▶ **Task to complete**:
Reproduce the entire listing word for word.

▶ **Source excerpt**:
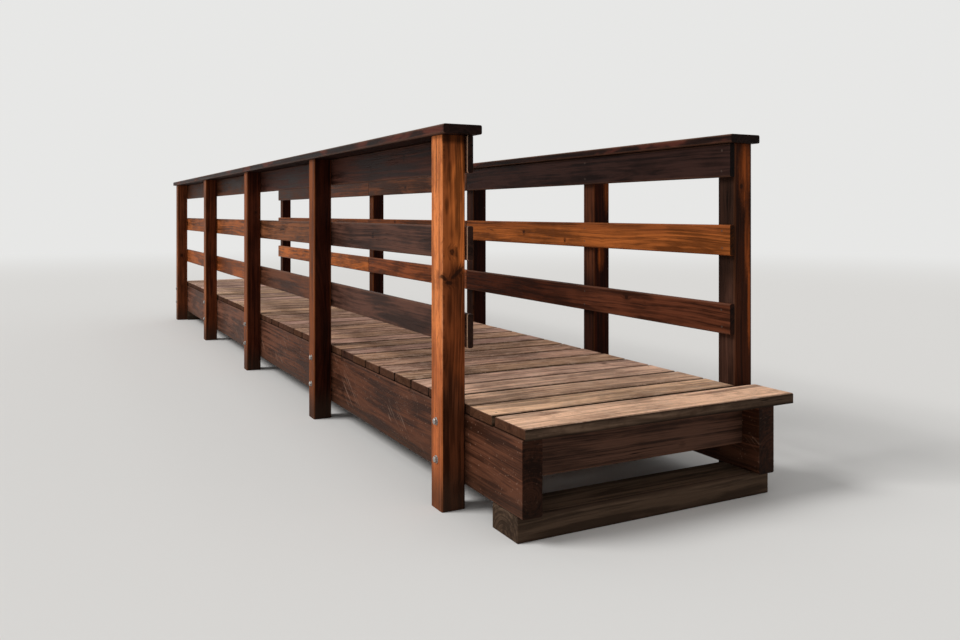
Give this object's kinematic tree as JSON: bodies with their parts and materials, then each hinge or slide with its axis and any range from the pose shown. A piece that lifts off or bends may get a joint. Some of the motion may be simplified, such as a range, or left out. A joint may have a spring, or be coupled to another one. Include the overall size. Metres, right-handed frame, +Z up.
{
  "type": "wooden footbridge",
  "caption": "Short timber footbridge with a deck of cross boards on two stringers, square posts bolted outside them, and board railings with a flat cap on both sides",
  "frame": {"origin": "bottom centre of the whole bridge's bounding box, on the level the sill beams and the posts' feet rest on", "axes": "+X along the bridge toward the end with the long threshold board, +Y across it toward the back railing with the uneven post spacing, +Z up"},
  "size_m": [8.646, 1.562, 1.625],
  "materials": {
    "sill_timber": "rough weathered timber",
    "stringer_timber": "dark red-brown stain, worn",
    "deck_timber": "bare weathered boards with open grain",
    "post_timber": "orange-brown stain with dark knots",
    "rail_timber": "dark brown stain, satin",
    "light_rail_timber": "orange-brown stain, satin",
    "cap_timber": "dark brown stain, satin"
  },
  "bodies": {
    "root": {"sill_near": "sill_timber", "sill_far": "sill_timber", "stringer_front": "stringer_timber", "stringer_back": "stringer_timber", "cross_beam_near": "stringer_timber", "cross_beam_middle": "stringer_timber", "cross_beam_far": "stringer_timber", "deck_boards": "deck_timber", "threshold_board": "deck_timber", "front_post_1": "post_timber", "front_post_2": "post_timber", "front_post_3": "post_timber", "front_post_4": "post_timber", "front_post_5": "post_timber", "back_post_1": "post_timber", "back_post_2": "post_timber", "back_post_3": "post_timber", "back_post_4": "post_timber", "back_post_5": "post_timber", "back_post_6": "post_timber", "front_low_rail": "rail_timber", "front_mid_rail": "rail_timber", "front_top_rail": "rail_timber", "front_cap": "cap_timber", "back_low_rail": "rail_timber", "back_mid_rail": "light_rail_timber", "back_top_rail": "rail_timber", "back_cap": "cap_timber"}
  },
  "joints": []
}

▶ **Exercise solution**:
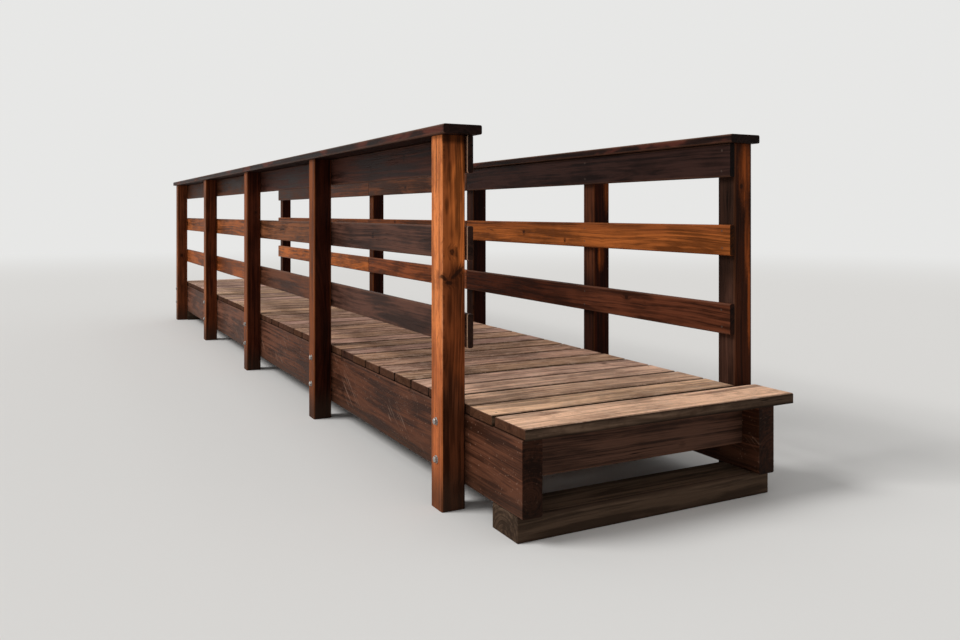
Give this object's kinematic tree as JSON: bodies with their parts and materials, then each hinge or slide with its axis and any range from the pose shown. A piece that lifts off or bends may get a joint. Some of the motion may be simplified, such as a range, or left out. A joint may have a spring, or be coupled to another one. Include the overall size. Metres, right-handed frame, +Z up.
{
  "type": "wooden footbridge",
  "caption": "Short timber footbridge with a deck of cross boards on two stringers, square posts bolted outside them, and board railings with a flat cap on both sides",
  "frame": {"origin": "bottom centre of the whole bridge's bounding box, on the level the sill beams and the posts' feet rest on", "axes": "+X along the bridge toward the end with the long threshold board, +Y across it toward the back railing with the uneven post spacing, +Z up"},
  "size_m": [8.646, 1.562, 1.625],
  "materials": {
    "sill_timber": "rough weathered timber",
    "stringer_timber": "dark red-brown stain, worn",
    "deck_timber": "bare weathered boards with open grain",
    "post_timber": "orange-brown stain with dark knots",
    "rail_timber": "dark brown stain, satin",
    "light_rail_timber": "orange-brown stain, satin",
    "cap_timber": "dark brown stain, satin"
  },
  "bodies": {
    "root": {"sill_near": "sill_timber", "sill_far": "sill_timber", "stringer_front": "stringer_timber", "stringer_back": "stringer_timber", "cross_beam_near": "stringer_timber", "cross_beam_middle": "stringer_timber", "cross_beam_far": "stringer_timber", "deck_boards": "deck_timber", "threshold_board": "deck_timber", "front_post_1": "post_timber", "front_post_2": "post_timber", "front_post_3": "post_timber", "front_post_4": "post_timber", "front_post_5": "post_timber", "back_post_1": "post_timber", "back_post_2": "post_timber", "back_post_3": "post_timber", "back_post_4": "post_timber", "back_post_5": "post_timber", "back_post_6": "post_timber", "front_low_rail": "rail_timber", "front_mid_rail": "rail_timber", "front_top_rail": "rail_timber", "front_cap": "cap_timber", "back_low_rail": "rail_timber", "back_mid_rail": "light_rail_timber", "back_top_rail": "rail_timber", "back_cap": "cap_timber"}
  },
  "joints": []
}